The officer at Mokdong Immigration didn’t even look up at first. She scanned my Residence Card, and then she paused. I watched a small red banner pop up on the corner of her monitor — I couldn’t read the Korean, but I could read her face. She turned the screen slightly toward her colleague, said something quietly, and then looked at me.

“You have unpaid health insurance,” she said. “Three months.”

I had come in to extend my visa for another year. I left that day with a six-month stamp instead — and a very specific number to pay before I’d be allowed back.

If you’ve been letting those NHIS bills pile up because the app is in Korean and the auto-transfer never got set up, this is the part nobody warns you about. It’s not just a late fee. It touches your visa.

The rule isn’t about how much you owe — it’s about how many months

This is the thing I got wrong. I assumed there was some big won-amount line, and that as long as I stayed under it I was fine. That’s not how the immigration check works.

Since August 2019, the Ministry of Justice runs an arrears-check program together with NHIS and the Ministry of Health and Welfare. When you go to extend your stay, the immigration officer sees your unpaid-premium status on screen. And it is count-based:

  • 1 to 3 months unpaid: the officer can cap your extension at six months or less. That’s what happened to me.
  • 4 months unpaid or more: the extension can be denied.

There’s a separate amount-based flag too: if you owe more than 500,000 KRW, the Ministry of Justice gets a direct mark on your Residence Card profile. That’s the red banner I saw. So you can get caught two different ways — by the number of months, or by the total amount. I managed to do both.

What the late fees actually cost

While I was avoiding the bills, they were quietly growing. The late fee on NHIS arrears is a daily charge, not a flat penalty:

  • 0.1% per day for the first 30 days past the due date, capped at 3% of the arrears.
  • Then an additional 0.033% per day after that, with the combined cap at 9% of the arrears.

So it’s not ruinous interest, but it never stops climbing until you pay. My three months had become noticeably more than three months’ worth of premiums.
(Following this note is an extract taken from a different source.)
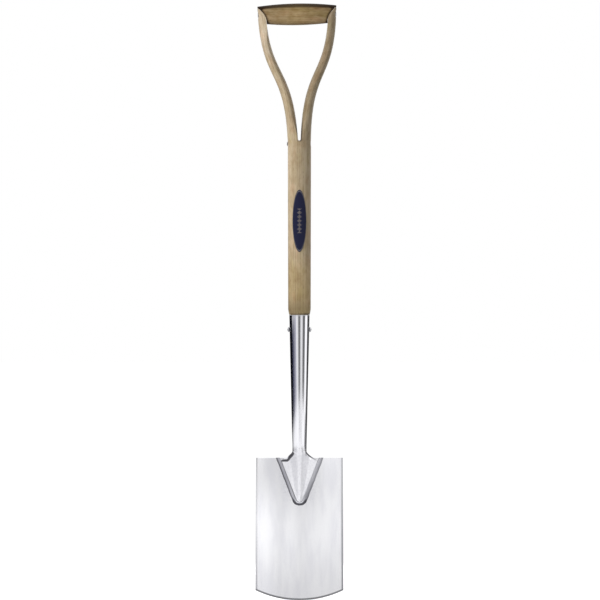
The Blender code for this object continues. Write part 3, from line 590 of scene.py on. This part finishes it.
def make_socket():
    """Rings from the bore's end up to the mouth, over its rim, and down the outside to the tip. Each outer
    ring is a circle that changes into the tail's flat back and ridged front below the neck."""
    around = 192
    turn = ring_angles(around)
    flat = math.cos(turn[0])
    rim = 0.4 * MM
    tube = np.concatenate([[MOUTH_Z - rim], np.linspace(MOUTH_Z - 1.5 * rim, CRANK_HIGH_Z, 60)[:-1]])
    crank = np.linspace(CRANK_HIGH_Z, NECK_Z, 24)[:-1]
    flare = np.linspace(NECK_Z, SHOULDER_Z, 60)
    sides = np.linspace(SHOULDER_Z, TIP_CENTRE_Z, 80)[1:]
    arc = TIP_CENTRE_Z - TAIL_INNER_RADIUS * np.sin(np.radians(np.linspace(2, 88, 30)))
    z = np.concatenate([tube, crank, flare, sides, arc])[:, None]
    half_width = outline_half_width(z)
    x = half_width * np.cos(turn) / flat
    round_y = -socket_radius(z) / flat * np.sin(turn)
    down = np.clip((NECK_Z - z) / (NECK_Z - SHOULDER_Z), 0.0, 1.0)
    front = mix(round_y, tail_front(x, z, half_width), smooth(down))
    back = mix(round_y, blade_front(x, z) - GAP, smooth((CRANK_HIGH_Z - z) / CRANK_LENGTH))
    y = np.where(np.sin(turn) > 0, front, back)
    outer = np.stack([x, y, np.broadcast_to(z, x.shape)], -1)
    bore_end, mouth = MOUTH_Z - SOCKET_BORE_DEPTH, socket_radius(MOUTH_Z)
    inner = [(socket_radius(bore_end) - SOCKET_WALL, bore_end), (mouth - SOCKET_WALL, MOUTH_Z - rim)]
    for start, way, angles in ((mouth - SOCKET_WALL, 1, (30, 60, 90)), (mouth, -1, (90, 60, 30))):
        for angle in np.radians(angles):
            inner.append((start + way * rim * (1 - math.cos(angle)), MOUTH_Z - rim + rim * math.sin(angle)))
    inner = np.array(inner)
    out, height = inner[:, :1], np.repeat(inner[:, 1:], around, 1)
    rings = np.concatenate([np.stack([out * np.cos(turn), -out * np.sin(turn), height], -1), outer])
    slope = np.gradient(half_width[:, 0], z[:, 0])[:, None]
    inset = (half_width - np.abs(x)) / np.sqrt(1 + slope**2)
    # Painted shade: dark lines beside the neck and right shoulder, beside the weld, below the mouth's rim
    # and at the tail's tip
    shoulder = smooth((z - SHOULDER_Z + 1.2 * MM) / (0.8 * MM)) * smooth((NECK_Z + 1 * MM - z) / (3 * MM))
    away = run_distance(-x, z - FOOT_Z, np.array(LEFT_NECK_SHADE) * MM)
    left = smooth(1.6 - 1.2 * away / mix(*LEFT_NECK_SHADE_WIDTHS, smooth(down * 1.4 - 0.4)))
    right = mix(1.5, 0.35, down) * shoulder * smooth((2 * RIGHT_SHOULDER_SHADE - inset) / RIGHT_SHOULDER_SHADE)
    away = run_distance(x, z - FOOT_Z, np.array(RIGHT_NECK_SHADE) * MM)
    right = np.maximum(right, 0.45 * smooth(1.6 - 1.2 * away / RIGHT_NECK_SHADE_WIDTH))
    painted_shade = np.where(x < 0, left, np.minimum(right, 1.0))
    beside_weld = smooth((SHOULDER_Z - z) / (2 * MM)) * smooth(1.5 - 1.5 * inset / RIGHT_SHOULDER_SHADE)
    painted_shade = np.maximum(painted_shade, np.where(x < 0, 0.5, 0.15) * beside_weld)
    painted_shade = np.maximum(painted_shade, 0.35 * smooth((z - MOUTH_Z + MOUTH_SHADE_HEIGHT) / (0.8 * MM)))
    at_tip = smooth((TAIL_TIP_Z + TAIL_TIP_SHADE_HEIGHT - z) / TAIL_TIP_SHADE_FADE) * smooth((x + 1 * MM) / (3 * MM))
    painted_shade = np.maximum(painted_shade, 0.3 * at_tip)
    traits = {"painted_shade": painted_shade, "satin": smooth((SATIN_TOP_Z - z) / SATIN_FADE) * np.ones_like(x)}
    traits = {name: np.pad(values, ((len(inner), 0), (0, 0))) for name, values in traits.items()}
    faces = tube_faces(len(rings), around)
    skin("socket_and_tail", rings, faces, SOCKET_STEEL, ["socket"], traits, 40)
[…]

What I actually did to fix it

Here’s the part I wish I’d known on day one, because it was far less painful than I’d built it up to be in my head.

1. I called NHIS at 1577-1000 and pressed 7 for English. Hours are weekdays 09:00–18:00. I expected a fight. Instead the agent pulled up my account, told me the exact total including late fees, and — this surprised me — offered a payment plan. NHIS routinely approves small installment plans for foreign residents who are temporarily short on cash. If I’d called before the due date passed, I could have avoided the visa flag entirely.

2. I paid the arrears, then got proof. Once the balance was cleared, the flag on the immigration system comes off. Clearing the debt up front is far simpler than trying to lift a six-month stay-cap after the fact — once that shorter stamp is in your passport, you’re living with it until the next extension.

3. I set up automatic bank transfer (자동이체) so it never happens again. This is the real fix. The single most common reason expats fall into arrears isn’t money — it’s that the bill is on paper or in a Korean-only app and quietly gets ignored.

If you’re reading this before your extension

Don’t walk into immigration with unpaid premiums and hope it slides through. It won’t — the officer sees it before you say a word. Call 1577-1000 (press 7), settle or set up a plan, and only then book your extension appointment. A 20-minute phone call is the difference between a clean one-year stamp and the six-month stamp I had to live with.

And if you’re leaving Korea instead of extending: don’t just disappear owing money. If you paid a full month but depart mid-month, you may be entitled to a pro-rated refund — but you have to give NHIS a Korean bank account number before you close it. Once you surrender your Residence Card at the airport, your coverage is automatically cancelled the next day.


Disclaimer: This is a personal account for general information only and is not legal or immigration advice. Rules and amounts can change, and individual cases vary by visa type and circumstances. Always confirm your own situation with official sources: NHIS at 1577-1000 (press 7 for English) and the Korea Immigration Service at 1345, or HiKorea (hikorea.go.kr).